Por outro lado, passados alguns dias, o presidente do governo regional anunciou que os aumentos salariais dos trabalhadores do sector serão superiores aos da função pública. Grande novidade! Parece que o Governo, para além da arrogância, sofre de uma esquizofrenia degenerativa pois, em 2002, os trabalhadores das IPSS e Misericórdias na região já auferiram de aumentos salariais superiores (4,75 %). Além disso, a luta pela equiparação à função pública que tem sido levada a cabo na região prevê não só a equiparação em termos salariais mas também em termos de horários de trabalho, de períodos de férias e a implementação no sector do complemento salarial ou subsídio de insularidade   este último conseguido para o sector da função pública através de uma proposta apresentada pelo Grupo Parlamentar do Partido Comunista Português na Assembleia Legislativa Regional.

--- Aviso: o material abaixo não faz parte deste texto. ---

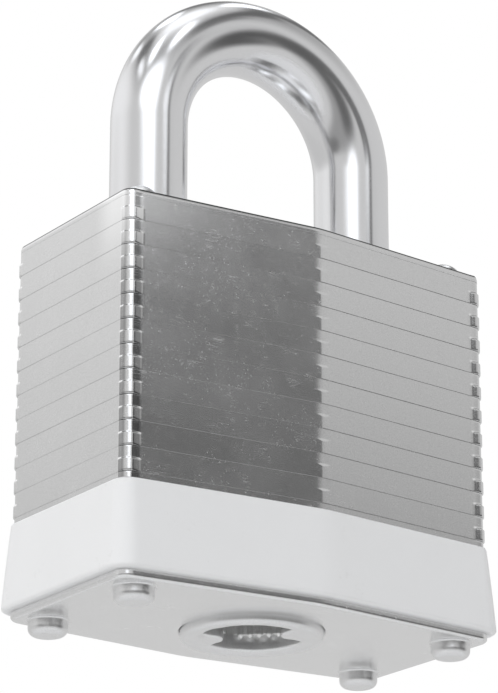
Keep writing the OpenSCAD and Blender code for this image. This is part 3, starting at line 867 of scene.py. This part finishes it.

Por outro lado, como se não bastasse o acima referido, convém lembrar que o governo regional do PS tem tido atitudes no mínimo reprováveis ao interromper as negociações com os sindicatos representativos do sector (STFP, SINTAP e SINDESCOM), iniciando logo de seguida negociações com este ou aquele representante do SINTAP ou do SINDESCOM e deixando de parte o Sindicato dos Trabalhadores da Função Pública, que tem sido o único a manter a sua posição de coerência na defesa dos legítimos interesses dos trabalhadores.

A visão economicista da solidariedade social, própria do capitalismo, tem falado mais alto do que a necessidade de implementar medidas de combate efectivo à pobreza. E tudo isto porque convém ao capitalismo alimentar a pobreza, a dependência e a ignorância das pessoas de forma a manipulá las mais facilmente.

As IPSS e Misericórdias, normalmente dominadas pela Igreja, têm sido um dos meios de fomento do miserabilismo e um campo experimental por excelência das medidas que o Governo do PSD CDS/PP pretende implementar com o Pacote Laboral e que atentam contra direitos fundamentais dos trabalhadores.